__Written problem__:
Pull out every line of the listing below where "behind" appears.
== Source data
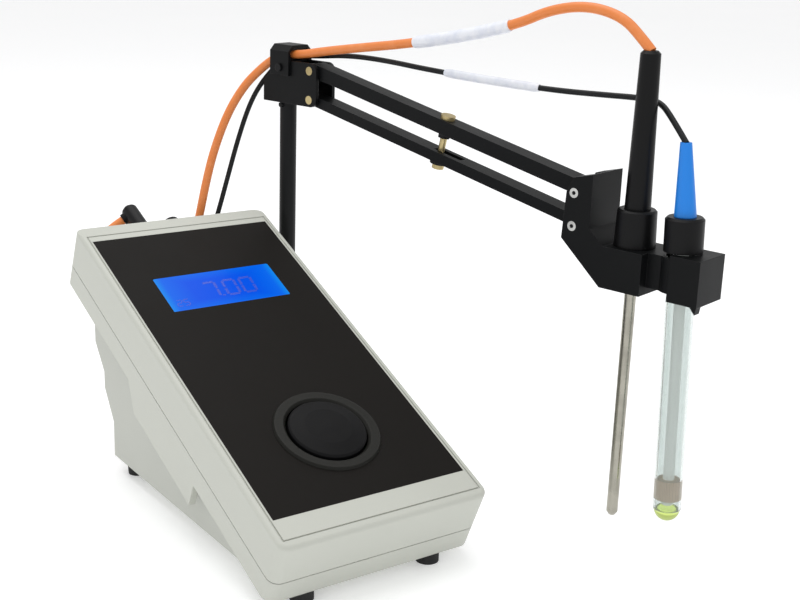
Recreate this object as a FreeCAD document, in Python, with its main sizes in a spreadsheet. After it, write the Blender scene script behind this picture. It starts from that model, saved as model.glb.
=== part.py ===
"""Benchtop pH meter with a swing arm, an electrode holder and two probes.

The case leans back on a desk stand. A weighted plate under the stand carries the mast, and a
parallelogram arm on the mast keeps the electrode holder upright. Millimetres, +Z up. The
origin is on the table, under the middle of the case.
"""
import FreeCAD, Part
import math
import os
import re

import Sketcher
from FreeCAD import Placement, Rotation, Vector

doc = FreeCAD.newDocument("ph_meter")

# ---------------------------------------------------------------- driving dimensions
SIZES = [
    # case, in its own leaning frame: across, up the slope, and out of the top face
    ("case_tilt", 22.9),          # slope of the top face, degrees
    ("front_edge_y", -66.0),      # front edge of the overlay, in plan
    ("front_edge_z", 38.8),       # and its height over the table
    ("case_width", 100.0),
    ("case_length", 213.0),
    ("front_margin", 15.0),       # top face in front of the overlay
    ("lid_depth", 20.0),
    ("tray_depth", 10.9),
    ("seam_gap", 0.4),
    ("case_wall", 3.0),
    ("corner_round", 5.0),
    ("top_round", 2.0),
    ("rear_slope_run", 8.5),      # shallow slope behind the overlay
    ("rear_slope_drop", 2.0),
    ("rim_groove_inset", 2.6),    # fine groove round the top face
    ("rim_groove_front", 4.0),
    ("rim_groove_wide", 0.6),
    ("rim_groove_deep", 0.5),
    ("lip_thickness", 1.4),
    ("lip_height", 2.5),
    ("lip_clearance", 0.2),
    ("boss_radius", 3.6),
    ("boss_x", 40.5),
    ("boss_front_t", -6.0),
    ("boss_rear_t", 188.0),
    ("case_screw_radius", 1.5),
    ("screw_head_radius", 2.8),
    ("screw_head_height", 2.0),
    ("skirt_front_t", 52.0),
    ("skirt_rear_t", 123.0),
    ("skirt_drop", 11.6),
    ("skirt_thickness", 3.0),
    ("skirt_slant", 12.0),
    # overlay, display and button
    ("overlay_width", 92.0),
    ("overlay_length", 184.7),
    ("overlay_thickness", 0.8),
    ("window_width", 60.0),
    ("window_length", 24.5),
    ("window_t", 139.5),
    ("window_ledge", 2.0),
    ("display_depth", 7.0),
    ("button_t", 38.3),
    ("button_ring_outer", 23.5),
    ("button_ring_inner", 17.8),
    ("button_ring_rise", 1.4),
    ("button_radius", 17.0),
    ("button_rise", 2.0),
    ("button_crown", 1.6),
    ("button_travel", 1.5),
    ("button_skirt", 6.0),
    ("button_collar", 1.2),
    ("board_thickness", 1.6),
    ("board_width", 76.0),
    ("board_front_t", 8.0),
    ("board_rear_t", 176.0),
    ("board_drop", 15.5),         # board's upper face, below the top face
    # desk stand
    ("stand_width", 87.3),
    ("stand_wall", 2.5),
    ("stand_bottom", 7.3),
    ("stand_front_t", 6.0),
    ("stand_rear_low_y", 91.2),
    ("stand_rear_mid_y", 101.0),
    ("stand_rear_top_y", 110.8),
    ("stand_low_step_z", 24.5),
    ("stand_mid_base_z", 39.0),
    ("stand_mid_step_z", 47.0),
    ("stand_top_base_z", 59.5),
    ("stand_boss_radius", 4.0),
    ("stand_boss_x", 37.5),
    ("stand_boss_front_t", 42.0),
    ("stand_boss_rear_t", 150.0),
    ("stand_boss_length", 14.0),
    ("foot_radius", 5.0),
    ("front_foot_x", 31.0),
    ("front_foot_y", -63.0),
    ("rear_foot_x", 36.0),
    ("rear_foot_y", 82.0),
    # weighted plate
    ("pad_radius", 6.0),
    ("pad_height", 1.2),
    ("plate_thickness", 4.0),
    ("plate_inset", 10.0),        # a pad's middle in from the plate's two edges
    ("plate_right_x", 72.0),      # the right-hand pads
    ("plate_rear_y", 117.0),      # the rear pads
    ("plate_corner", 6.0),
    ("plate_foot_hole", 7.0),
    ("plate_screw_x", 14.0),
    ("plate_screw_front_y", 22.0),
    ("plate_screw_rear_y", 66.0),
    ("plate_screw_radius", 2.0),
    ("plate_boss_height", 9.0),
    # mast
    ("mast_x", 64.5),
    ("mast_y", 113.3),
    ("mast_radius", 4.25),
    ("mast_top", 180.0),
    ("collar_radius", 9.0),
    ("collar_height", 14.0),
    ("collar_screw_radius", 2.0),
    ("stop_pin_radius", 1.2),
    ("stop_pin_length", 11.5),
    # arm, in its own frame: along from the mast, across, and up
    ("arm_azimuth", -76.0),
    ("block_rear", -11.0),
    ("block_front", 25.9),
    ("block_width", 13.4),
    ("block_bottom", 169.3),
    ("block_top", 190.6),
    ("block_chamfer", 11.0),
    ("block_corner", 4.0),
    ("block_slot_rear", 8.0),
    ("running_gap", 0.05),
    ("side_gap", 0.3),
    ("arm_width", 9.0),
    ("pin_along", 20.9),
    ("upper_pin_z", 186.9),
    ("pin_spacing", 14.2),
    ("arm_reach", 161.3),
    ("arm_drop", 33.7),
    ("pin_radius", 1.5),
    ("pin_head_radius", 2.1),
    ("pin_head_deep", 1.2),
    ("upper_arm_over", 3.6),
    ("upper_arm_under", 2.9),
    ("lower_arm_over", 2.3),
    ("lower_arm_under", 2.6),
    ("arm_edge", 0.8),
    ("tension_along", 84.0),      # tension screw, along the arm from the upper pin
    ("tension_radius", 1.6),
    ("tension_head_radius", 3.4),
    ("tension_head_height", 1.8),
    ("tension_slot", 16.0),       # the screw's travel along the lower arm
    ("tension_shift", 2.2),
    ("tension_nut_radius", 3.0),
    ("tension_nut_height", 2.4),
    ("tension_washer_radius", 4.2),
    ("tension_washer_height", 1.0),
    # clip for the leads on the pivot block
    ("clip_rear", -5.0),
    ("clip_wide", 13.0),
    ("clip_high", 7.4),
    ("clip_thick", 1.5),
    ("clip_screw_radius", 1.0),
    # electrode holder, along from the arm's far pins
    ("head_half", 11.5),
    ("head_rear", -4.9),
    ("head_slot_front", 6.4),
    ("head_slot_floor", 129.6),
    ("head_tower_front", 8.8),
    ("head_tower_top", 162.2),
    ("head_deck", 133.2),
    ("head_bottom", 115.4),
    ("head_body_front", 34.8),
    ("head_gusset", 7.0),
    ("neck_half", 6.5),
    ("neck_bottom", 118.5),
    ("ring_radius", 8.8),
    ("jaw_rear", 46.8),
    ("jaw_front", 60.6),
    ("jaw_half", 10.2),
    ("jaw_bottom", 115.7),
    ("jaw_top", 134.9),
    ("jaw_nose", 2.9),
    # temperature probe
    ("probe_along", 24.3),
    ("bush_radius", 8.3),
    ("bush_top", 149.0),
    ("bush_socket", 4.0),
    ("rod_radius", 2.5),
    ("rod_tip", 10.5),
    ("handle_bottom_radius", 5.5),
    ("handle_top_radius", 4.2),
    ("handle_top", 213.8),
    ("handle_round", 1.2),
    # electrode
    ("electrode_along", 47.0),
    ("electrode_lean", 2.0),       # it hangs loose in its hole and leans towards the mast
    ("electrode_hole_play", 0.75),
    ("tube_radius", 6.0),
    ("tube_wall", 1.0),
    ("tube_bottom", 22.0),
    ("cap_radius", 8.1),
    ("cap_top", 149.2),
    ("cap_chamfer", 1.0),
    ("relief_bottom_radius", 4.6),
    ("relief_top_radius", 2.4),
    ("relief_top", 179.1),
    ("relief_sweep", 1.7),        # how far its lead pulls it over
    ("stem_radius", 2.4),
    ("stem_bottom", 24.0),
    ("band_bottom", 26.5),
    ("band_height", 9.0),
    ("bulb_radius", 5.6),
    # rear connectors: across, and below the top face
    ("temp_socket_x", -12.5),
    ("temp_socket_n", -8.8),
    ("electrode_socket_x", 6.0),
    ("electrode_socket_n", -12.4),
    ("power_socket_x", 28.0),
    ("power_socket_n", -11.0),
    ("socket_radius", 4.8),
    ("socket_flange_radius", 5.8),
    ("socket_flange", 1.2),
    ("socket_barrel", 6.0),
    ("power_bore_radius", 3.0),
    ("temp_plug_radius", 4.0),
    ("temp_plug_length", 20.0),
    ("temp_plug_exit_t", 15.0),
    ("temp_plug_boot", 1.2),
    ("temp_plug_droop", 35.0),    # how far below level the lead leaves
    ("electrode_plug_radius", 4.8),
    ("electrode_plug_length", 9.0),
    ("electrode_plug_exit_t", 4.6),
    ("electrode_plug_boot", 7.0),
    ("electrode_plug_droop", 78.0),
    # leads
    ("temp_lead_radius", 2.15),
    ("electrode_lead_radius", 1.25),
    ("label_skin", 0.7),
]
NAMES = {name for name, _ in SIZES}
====
__Output__:
Recreate this object as a FreeCAD document, in Python, with its main sizes in a spreadsheet. After it, write the Blender scene script behind this picture. It starts from that model, saved as model.glb.
    ("rear_slope_run", 8.5),      # shallow slope behind the overlay